Diplomatic immunity—one of those convenient 18th century ideas—that all governments despite the technological and social changes cling to the political skin of modern life like a hooker’s tattoo. This one has been in the Official Killers Handbook is crucial to popping (Chapter 7: Popular Synonyms for Murder) people in other countries, and there is an obvious market for such activity, that even postage-stamp-sized countries want their officials to have immunity if for no other reason they like to park wherever they want in New York City. Trading parking places for murder with the big boys is a glimpse into the world where countries are divided between gladiators and 99lb weaklings.


Another important chapter in the Handbook is devoted to explaining why all those dead people are lying in the street. Third hands, foreigners, terrorists, or unknown troublemakers are popular explanations. No novelist will ever reach the creative heights of a government that has killed its own people and then explained how it didn’t kill its own people but someone else did. Shift the blame on the protestors is a good strategy. There’s always going to be someone, in a large demonstration who throws a rock, a Molotov cocktail, or has a gun. Like with the Davis case, self-defense is something that always plays well to a crowd. Cold blood murder is off-putting. It doesn’t put the best face on the government and doesn’t help with the annual tourism promotion programs.


Proportionality is another factors covered in the Handbook. Shooting a rock thrower with a tank is not proportional. Not that this doesn’t happen, there are usually great attempts to turn the rock thrower into a terrorist and armed with a weapon of mass destruction. Thus the need for the tank to take him out. There’s no real agreement among governments as to what is proportionate response to demonstrations. Ordering your air force to bomb demonstrators might cause some of the pilots to fly and land in another country and seek sanctuary as happened in Libya. Not an unrealistic assumption that anyone giving such an order might well turn on you. And besides, those people in the street are your aunts, uncles, brothers, sisters, and neighbors, people that you went to school with. And bombing them isn’t exactly what the recruiting officer said would be your mission as a pilot.
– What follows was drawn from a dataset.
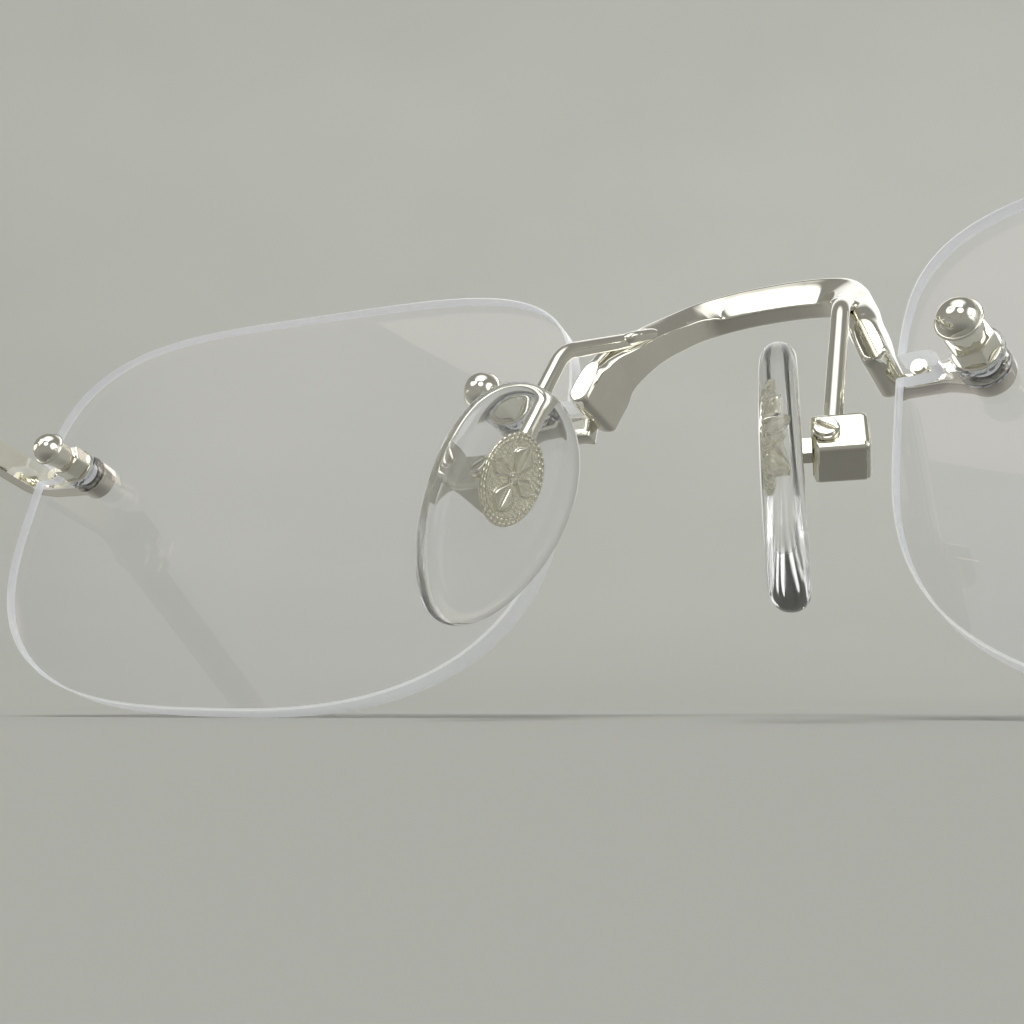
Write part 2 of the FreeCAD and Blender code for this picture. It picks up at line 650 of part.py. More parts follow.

As the governments in the Middle East topple and other governments around the world with restive populations look on, more and more people are asking questions about how they can get a copy of the Official Killers Handbook for their country. If you have to ask about the Handbook, you are probably on The List. The List is a technical term in Chapter 6 as to those who have alternative ideas about government, institutions, history, and culture—the whole ball of wax that keeps everyone inside the official line. And the official line is where the officials say the line is. That is something you need to check on from time to time as it has a habit of shifting. Those who turn out the killers to do their duty. The main thing to remember when traveling to another country, they have a Handbook that is probably different from your own. Things can go wrong. And fast.
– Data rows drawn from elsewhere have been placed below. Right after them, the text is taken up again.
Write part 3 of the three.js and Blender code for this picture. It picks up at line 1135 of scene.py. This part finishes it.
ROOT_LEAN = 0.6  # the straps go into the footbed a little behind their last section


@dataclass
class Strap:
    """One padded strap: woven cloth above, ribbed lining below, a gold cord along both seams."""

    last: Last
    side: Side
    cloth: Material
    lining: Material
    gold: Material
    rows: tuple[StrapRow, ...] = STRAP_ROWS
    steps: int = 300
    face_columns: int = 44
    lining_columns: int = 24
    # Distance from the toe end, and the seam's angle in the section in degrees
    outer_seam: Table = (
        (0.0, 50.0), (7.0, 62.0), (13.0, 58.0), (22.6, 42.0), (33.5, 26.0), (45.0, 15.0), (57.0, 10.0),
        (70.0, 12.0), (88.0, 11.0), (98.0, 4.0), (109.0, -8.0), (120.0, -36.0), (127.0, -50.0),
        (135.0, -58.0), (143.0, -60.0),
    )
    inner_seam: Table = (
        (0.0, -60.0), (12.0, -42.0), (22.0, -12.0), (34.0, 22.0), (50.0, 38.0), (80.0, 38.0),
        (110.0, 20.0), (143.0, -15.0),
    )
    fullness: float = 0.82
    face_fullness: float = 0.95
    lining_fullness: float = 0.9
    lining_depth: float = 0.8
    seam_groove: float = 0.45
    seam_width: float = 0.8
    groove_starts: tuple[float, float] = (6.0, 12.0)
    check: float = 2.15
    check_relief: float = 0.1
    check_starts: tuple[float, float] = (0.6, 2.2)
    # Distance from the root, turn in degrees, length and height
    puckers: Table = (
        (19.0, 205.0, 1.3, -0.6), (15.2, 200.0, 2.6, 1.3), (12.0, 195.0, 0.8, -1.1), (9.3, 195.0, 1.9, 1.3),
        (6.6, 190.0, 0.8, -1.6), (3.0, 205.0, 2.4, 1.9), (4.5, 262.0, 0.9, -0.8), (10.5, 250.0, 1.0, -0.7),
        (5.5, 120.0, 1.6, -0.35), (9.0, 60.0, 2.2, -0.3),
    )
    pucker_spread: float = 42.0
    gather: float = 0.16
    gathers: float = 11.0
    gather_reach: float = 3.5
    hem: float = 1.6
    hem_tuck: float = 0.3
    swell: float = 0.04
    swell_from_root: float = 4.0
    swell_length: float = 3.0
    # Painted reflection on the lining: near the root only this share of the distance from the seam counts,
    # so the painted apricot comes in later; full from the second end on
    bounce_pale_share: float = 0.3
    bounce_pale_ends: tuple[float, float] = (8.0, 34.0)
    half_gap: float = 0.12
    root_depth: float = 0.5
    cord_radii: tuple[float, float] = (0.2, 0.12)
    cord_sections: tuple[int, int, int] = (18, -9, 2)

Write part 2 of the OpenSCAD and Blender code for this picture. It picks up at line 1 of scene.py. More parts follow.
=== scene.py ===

America and Pakistan are comparing Handbooks as you reading this essay. Gaddafi may or may not be in Libya by the time this appears online. The world is an uncertain place, and those who understand that Chapter 1 of the Handbook boils down to a couple of fundamental yet simple points. What you must say and do to inspire the kind of fear that makes killing people unnecessary. The first choice, in other words, is not to kill people but to scare them so that there is no need to kill them. The other issue is to always keep a tight lid on competing narratives. Don’t let them leak inside your private pot. That only stirs up things. Throw out the foreign press. They are all pot stirs. Governments where might is right are careful to ensure there is only one narrative that explains the importance of power being retained by those who own the Handbook and anyone who would challenge that narrative or present a competing narrative is a Chapter 6 person: People to Be Put on The List. That chapter ends with the advice: Nib the bud before the flower blooms. Don’t blame me for mixing metaphors using vegetable and flowers to describe protestors as this was taken directly from Chapter 6 about The List.


The Greeks used stigma to signal slaves, criminals and traitors. It is a useful way of dealing with people on The List. It signals that they aren’t normal. Their deaths aren’t really important or of consequence. Remember Greece was a democracy so no one can complain when you tattoo a devil on the forehead of your opponents. And reinforces your message: Normal People are For Me; Devils are Against Me.


The problem for many rulers is the Handbook hasn’t been updated for centuries. Competing narratives are everywhere. Facebook and Twitter have spread them like pollen on the wind. Stopping people from discussions about political alternatives, fairness and justice is so 16th century. But there is a ray of hope in all of this gloom. For that, I invite you to turn to the last chapter of the Handbook, Chapter 29: Places to Escape with Your Fortune when the Military Stops Killing for You.


And there is the final page of the Handbook. It reads: “Don’t forget to leave this book open on your desk as a gift for your successor.” If it is any comfort, remember, it is only a matter of time before he works his way through the Handbook and, like you, finds himself concentrating on the fine points of Chapter 29.